On est plutôt habitués ces derniers temps à de la sciences-fiction très élogieuse des effets spéciaux et de la consommation massive de fonds aussi bleutés que verdoyants. Il est évident que le petit film, extrêmement réaliste et expérimental est un véritable OVNI dans ce paysage cinématographique. Terriblement hypnotisant et souvent incompris, dans un élan d'espoir et de narcissisme, j'espère que ce goubli-boulga de mots vous convaincront de vous attarder sur ce film qui s'avère, vraiment, plein de qualités.


Si tu n'as pas vu ce film, fuis pauvre fou ! Ou apprête-toi à manger du spoil en masse.

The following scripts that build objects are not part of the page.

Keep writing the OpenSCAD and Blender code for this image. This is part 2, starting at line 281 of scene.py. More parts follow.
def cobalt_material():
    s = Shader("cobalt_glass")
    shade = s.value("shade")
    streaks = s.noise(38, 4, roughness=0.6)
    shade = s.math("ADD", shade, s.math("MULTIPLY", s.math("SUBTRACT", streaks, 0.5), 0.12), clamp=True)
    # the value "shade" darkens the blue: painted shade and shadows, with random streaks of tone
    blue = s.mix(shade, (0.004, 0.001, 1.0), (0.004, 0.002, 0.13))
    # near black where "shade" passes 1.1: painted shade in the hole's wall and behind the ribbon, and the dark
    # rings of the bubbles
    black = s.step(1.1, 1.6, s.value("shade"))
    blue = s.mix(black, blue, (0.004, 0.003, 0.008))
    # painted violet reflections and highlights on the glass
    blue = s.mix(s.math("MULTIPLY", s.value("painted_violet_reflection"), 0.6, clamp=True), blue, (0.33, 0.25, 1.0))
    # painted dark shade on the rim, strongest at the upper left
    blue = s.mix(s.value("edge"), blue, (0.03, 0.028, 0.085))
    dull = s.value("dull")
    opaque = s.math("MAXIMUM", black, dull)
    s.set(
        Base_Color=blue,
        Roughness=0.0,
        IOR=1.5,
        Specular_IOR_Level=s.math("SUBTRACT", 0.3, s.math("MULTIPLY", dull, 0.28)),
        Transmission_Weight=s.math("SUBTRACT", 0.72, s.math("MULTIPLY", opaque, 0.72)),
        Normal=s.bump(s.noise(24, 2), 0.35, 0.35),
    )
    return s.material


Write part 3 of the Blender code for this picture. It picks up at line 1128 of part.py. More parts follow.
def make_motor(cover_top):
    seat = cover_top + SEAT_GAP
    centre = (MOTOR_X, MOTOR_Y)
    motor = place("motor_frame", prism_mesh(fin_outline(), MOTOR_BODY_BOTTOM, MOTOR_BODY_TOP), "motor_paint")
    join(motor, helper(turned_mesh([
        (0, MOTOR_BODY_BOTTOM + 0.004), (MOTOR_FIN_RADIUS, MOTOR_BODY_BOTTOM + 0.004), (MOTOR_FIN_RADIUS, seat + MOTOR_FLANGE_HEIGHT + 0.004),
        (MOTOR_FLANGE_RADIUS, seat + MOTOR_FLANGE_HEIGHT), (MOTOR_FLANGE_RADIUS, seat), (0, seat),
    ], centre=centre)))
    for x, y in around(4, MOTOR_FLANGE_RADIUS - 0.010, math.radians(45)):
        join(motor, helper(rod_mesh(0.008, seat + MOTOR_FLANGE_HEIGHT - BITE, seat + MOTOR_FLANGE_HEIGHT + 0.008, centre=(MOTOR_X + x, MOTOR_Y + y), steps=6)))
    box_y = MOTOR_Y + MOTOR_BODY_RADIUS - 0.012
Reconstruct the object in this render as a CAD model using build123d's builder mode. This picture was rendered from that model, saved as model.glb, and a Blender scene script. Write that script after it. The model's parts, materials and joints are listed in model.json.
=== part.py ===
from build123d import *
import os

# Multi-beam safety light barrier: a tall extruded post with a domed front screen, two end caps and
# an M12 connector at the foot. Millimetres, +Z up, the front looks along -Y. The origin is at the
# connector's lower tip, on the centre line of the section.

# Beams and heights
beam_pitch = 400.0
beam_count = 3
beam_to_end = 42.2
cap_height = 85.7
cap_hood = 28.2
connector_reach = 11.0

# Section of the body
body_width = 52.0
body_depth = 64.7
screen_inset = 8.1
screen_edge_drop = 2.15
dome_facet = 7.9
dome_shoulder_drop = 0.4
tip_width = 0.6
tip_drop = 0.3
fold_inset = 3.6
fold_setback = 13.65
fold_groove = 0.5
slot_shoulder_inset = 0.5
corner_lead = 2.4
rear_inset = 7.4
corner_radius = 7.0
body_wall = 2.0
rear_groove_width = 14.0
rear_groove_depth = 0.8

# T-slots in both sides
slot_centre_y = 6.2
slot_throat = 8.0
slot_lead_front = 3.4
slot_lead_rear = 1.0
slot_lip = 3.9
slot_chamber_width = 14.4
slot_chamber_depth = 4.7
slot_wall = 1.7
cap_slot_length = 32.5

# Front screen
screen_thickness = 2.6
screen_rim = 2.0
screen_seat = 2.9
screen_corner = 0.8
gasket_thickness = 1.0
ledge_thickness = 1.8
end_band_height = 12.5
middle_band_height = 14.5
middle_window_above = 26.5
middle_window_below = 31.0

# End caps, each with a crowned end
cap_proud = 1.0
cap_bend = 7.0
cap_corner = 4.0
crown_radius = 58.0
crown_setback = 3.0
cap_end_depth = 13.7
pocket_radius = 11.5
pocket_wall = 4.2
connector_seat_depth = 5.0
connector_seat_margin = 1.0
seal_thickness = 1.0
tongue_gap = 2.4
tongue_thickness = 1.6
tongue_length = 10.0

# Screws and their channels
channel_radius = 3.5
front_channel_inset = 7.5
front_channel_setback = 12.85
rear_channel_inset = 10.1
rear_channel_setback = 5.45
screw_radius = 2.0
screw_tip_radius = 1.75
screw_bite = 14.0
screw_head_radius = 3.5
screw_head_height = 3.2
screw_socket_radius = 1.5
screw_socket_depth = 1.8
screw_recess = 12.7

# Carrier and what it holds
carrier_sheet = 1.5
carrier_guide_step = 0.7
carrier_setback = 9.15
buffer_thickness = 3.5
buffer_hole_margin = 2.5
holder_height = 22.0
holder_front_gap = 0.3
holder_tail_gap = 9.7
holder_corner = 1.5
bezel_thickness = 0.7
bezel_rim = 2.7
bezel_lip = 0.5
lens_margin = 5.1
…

Under The Skin est un film extrêmement riche, aussi bien par ses images envoûtantes mais aussi par ses thématiques qui nous concernent. On suit l'histoire de Scarlett l'Alien, qui fait une petite ballade sur Terre, elle est confrontée à ses désirs et pulsions, dénuée au premier abord de sentiments, vous serez pendant le premier tiers du film, spectateur de la bonne chair que nous fait notre très glamour, Scarlett. Séduisant les hommes par ses charmantes courbes et par sa voix séduisantes elles les gobera, les aspirera dans son lac noir, dans les tréfonds de son appartement.
Néanmoins le film ne s'arrête pas là, on découvre peu à peu que l'attitude de Scarlett évolue, on découvre d'autres facettes de son personnage, mais son environnement et les personnages qu'elles rencontrent seront aussi très variés, ce qui dessineras peu à peu, nous, les humains. Disséminant de nombreux indices à travers le personnage mystérieux de l’extraterrestre, mais aussi avec toutes les rencontres qu'elle fera, le film est un véritable écho à ce que nous sommes réellement.

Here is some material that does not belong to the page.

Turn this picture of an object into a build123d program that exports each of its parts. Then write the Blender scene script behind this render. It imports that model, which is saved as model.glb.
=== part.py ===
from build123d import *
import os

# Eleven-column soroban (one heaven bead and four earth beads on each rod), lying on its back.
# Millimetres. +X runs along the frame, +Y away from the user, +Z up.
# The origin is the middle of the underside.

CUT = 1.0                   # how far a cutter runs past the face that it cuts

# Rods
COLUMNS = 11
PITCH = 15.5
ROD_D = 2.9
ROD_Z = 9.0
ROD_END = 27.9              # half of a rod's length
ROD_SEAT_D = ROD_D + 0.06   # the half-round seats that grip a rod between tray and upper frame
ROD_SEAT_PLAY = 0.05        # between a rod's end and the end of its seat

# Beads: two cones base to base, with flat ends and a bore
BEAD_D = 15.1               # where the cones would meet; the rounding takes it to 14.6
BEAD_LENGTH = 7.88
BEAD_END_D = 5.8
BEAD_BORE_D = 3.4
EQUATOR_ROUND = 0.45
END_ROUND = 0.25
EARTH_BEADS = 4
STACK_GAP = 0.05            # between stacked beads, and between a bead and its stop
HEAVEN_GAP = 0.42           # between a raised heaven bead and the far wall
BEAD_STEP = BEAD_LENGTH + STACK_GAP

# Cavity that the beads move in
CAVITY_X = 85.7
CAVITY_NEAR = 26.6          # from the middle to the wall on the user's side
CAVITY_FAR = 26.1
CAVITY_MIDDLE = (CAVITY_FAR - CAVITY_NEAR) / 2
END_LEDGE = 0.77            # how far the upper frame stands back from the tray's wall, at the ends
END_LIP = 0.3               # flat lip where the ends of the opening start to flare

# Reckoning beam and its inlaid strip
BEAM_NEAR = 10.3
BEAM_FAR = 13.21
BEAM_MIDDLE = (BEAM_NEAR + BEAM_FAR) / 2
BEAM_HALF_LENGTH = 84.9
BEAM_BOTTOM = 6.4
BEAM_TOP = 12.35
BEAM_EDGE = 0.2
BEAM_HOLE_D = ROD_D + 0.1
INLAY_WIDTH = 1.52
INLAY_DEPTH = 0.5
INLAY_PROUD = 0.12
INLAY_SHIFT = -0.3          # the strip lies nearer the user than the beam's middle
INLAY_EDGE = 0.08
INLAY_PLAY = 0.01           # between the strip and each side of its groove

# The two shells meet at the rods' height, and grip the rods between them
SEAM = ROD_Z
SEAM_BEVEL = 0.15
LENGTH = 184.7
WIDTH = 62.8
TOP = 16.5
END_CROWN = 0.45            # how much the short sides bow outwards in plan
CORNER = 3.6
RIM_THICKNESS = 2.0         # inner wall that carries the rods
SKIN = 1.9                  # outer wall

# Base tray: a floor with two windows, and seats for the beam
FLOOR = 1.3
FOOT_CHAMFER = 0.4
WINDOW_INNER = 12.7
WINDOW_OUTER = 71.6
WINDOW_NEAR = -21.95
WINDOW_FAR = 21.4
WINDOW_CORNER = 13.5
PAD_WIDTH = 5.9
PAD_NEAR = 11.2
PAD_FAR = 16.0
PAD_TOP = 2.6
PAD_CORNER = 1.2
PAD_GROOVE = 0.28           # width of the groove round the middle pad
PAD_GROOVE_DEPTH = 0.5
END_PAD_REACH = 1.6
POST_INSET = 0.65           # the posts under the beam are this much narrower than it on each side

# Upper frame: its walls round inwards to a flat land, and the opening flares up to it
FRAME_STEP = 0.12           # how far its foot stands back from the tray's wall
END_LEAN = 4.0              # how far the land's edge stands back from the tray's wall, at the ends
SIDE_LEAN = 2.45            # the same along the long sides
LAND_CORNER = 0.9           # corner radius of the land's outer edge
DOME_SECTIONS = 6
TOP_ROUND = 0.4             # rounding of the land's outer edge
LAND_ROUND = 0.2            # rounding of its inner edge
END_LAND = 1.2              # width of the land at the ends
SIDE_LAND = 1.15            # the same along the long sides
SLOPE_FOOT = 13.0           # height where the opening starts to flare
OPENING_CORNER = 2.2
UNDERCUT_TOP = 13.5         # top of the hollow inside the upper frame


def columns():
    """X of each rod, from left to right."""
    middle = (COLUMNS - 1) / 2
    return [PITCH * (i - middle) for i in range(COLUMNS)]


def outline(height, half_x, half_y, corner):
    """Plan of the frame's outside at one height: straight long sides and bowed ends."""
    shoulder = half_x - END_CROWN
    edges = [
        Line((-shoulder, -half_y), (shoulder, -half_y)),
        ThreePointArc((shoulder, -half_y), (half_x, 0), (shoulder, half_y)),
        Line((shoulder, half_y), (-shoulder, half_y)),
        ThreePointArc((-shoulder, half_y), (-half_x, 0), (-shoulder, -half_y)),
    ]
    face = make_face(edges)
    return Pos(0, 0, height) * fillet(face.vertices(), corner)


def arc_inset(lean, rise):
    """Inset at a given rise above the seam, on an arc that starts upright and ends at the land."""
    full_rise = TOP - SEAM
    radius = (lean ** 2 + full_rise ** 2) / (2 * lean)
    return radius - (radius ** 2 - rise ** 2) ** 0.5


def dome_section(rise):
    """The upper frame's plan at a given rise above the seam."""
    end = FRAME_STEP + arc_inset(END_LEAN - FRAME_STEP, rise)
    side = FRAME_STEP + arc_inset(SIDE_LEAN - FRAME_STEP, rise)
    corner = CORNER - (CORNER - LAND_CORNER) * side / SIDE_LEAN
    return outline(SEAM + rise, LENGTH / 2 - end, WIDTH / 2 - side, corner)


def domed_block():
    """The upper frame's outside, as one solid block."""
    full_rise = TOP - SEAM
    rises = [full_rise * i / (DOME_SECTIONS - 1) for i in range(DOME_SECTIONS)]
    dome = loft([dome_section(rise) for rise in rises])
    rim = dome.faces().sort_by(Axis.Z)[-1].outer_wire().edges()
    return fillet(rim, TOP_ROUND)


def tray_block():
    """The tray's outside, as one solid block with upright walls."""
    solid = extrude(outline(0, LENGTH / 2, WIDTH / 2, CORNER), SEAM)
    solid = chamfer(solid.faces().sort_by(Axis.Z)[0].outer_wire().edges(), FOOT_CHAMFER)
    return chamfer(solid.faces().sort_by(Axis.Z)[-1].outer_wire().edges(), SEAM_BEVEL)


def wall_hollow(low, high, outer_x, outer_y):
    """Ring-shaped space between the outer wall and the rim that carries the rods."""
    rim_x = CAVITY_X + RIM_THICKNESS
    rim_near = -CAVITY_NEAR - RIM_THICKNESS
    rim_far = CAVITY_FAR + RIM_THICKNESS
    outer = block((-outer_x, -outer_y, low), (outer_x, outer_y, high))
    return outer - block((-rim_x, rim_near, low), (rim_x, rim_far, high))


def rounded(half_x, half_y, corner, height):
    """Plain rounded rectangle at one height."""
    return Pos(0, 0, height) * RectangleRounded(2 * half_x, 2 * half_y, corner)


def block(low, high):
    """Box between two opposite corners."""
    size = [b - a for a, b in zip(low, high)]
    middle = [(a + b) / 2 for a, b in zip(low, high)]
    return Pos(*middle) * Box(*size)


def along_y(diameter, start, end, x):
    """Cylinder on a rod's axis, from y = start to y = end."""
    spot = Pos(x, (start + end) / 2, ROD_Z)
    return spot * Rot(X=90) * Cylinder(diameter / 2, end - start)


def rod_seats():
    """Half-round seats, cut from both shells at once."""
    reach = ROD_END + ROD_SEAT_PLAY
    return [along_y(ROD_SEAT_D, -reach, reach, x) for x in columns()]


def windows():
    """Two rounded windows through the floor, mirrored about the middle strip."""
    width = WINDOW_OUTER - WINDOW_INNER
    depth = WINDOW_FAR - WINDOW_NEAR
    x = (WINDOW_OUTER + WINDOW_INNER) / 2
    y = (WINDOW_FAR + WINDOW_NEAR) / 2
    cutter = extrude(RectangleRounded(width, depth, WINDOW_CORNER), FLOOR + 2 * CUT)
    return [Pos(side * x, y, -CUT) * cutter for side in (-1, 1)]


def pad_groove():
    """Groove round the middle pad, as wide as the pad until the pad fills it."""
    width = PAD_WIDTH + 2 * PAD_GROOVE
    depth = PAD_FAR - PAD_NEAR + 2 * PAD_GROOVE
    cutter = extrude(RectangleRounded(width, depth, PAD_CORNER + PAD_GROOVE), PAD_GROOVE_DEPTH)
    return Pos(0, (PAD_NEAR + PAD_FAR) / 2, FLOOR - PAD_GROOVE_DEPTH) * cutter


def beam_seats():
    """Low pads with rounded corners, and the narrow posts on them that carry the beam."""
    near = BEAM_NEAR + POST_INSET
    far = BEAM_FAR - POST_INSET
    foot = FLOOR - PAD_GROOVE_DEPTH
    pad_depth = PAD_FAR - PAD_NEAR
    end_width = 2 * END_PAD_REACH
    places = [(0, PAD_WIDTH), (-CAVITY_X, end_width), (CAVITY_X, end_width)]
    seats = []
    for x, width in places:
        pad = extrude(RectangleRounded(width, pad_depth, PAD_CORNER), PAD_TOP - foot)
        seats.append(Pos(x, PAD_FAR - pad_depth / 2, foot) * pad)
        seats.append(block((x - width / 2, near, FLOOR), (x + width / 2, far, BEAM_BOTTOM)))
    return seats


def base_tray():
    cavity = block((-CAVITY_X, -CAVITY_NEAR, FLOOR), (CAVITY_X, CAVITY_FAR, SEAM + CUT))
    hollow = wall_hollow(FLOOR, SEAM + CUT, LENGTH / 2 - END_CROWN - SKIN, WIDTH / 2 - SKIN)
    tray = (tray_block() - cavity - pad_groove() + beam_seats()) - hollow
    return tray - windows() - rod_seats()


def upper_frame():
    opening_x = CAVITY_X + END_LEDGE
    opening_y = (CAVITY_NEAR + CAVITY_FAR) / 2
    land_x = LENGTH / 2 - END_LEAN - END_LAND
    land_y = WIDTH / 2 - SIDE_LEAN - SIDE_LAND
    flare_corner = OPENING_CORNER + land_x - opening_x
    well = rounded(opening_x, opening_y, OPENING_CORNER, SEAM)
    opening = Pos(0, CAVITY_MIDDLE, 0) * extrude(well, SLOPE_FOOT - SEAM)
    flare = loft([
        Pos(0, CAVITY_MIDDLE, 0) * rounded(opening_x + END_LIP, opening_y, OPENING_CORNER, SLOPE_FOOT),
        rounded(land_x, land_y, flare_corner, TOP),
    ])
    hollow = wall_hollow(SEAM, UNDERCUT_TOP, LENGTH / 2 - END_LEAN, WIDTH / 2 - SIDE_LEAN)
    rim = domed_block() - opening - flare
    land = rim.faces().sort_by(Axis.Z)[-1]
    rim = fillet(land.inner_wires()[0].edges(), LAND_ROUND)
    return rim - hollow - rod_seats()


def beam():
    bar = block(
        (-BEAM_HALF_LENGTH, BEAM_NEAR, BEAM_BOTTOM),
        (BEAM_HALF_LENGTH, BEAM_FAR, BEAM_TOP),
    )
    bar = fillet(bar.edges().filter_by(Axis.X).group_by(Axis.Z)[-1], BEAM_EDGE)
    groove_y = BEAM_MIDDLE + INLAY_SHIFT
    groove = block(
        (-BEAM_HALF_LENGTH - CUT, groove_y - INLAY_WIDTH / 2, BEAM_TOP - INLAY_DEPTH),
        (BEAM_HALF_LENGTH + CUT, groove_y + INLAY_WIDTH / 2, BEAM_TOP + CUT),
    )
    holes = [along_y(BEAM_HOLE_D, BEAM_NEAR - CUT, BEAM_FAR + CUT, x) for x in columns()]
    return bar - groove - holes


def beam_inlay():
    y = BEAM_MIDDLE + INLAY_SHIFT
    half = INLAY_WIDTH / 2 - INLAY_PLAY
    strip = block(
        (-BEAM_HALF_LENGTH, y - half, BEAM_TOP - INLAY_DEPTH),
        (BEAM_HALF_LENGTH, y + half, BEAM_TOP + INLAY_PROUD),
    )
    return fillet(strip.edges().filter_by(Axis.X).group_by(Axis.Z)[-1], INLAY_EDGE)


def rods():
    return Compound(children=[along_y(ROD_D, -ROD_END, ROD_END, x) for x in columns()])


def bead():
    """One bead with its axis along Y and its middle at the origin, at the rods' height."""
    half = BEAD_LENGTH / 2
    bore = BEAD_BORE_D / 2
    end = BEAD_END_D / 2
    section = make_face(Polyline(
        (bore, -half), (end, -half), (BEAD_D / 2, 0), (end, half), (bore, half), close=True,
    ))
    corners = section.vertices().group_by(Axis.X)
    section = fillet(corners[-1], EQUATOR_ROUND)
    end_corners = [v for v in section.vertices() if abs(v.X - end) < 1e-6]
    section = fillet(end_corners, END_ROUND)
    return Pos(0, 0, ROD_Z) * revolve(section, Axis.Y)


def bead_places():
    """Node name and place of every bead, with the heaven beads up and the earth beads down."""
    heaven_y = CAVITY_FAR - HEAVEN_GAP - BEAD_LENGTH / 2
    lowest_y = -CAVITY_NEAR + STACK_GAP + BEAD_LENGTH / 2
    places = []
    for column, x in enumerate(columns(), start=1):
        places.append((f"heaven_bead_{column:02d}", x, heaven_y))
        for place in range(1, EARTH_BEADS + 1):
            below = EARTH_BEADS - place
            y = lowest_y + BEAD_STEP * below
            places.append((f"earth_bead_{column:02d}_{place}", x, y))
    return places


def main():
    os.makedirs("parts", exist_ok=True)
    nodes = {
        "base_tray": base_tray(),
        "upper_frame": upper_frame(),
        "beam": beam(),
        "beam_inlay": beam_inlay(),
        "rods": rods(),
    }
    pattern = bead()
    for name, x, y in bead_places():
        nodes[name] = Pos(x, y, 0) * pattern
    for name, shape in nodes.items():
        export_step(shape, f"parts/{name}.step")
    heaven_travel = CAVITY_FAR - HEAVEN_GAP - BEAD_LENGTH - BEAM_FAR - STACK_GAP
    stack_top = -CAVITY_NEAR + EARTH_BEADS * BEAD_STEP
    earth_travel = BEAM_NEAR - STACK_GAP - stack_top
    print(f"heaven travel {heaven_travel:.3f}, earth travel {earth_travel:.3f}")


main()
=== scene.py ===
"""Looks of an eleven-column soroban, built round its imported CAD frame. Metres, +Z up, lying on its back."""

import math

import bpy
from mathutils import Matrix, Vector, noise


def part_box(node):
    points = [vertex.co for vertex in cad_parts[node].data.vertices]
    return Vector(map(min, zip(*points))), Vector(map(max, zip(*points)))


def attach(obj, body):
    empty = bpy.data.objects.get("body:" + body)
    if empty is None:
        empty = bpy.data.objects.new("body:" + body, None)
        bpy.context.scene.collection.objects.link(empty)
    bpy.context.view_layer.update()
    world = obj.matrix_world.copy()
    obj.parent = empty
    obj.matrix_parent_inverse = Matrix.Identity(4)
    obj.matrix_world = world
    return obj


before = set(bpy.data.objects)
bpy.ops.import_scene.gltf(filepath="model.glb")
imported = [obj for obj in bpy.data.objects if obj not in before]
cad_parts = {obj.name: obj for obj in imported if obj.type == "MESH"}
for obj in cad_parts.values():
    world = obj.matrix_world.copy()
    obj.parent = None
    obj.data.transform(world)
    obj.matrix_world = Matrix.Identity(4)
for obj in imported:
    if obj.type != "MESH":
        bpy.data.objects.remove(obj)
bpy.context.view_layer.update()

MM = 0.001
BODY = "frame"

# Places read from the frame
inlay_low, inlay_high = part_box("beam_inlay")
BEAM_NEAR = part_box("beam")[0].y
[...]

En premier lieu, comme beaucoup l'on bien constaté, le film nous livre une vision des pulsions et désirs, aussi bien par le personnage de Scarlett, qui pour un besoin inexpliqué, doit consommer de la chair humaine, mais aussi à travers ses victimes qui menées par leur cerveaux phalliques, se laissent entraîner dans les abysses de l'Alien. Cette métaphore des désirs est d'ailleurs renforcée par de nombreux mécanismes dans le film, notamment le lac noir vers lequel Scarlett mène ses victime. On le retrouve à plusieurs reprises tout au long du film, à la frontière entre une réalité et une vision onirique, cette forme imagée nous permet de saisir pleinement le côté très intérieur à ses pulsions, qui finalement, nous mènent dans un endroit où nous n'avons plus de contrôle. Mais aussi par l'utilisation de la couleur rouge, qui s’immisce dans certaines scènes, notamment en boîte de nuit.

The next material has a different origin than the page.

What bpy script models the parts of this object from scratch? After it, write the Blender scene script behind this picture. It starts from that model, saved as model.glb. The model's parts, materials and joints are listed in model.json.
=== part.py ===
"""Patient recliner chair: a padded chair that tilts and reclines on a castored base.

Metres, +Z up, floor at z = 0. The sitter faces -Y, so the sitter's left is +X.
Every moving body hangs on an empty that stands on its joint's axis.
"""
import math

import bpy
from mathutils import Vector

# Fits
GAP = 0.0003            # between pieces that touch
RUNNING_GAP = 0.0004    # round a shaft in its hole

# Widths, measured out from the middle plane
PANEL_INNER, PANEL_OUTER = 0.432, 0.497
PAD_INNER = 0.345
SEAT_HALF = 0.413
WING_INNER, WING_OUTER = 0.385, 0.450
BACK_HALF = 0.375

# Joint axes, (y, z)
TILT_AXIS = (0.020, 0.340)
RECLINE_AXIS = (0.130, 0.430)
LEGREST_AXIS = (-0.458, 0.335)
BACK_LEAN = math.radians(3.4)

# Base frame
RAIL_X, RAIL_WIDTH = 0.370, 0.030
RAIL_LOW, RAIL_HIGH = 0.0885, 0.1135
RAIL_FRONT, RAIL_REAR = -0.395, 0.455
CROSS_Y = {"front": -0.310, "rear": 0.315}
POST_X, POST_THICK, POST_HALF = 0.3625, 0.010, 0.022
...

En outre, le film nous illustre également, le portrait d'un humain solitaire. L'Homme a beau vivre avec sept milliards de congénères, il reste seul. Pour cela, Glazer va souvent filmer en lieu publique, on suit Scarlett parmi la foule d'êtres humains, et on se rend compte que finalement les attitudes sont très, trop individuelles. Les gens marchent dans la rue, ils ne se parlent pas, agglutinés sur leurs portables, ou dans les magasins, on constate à travers l’œil de l'étrangère, l'absurdité d'une telle société qui reste enclavée sur elle même. On croyait que notre alien était seule parmi une espèce dominante, mais finalement, elle n'est que le miroir de nous tous. Se baladant dans son van à la recherche d'un objectif inexistant, elle roule, elle roule encore.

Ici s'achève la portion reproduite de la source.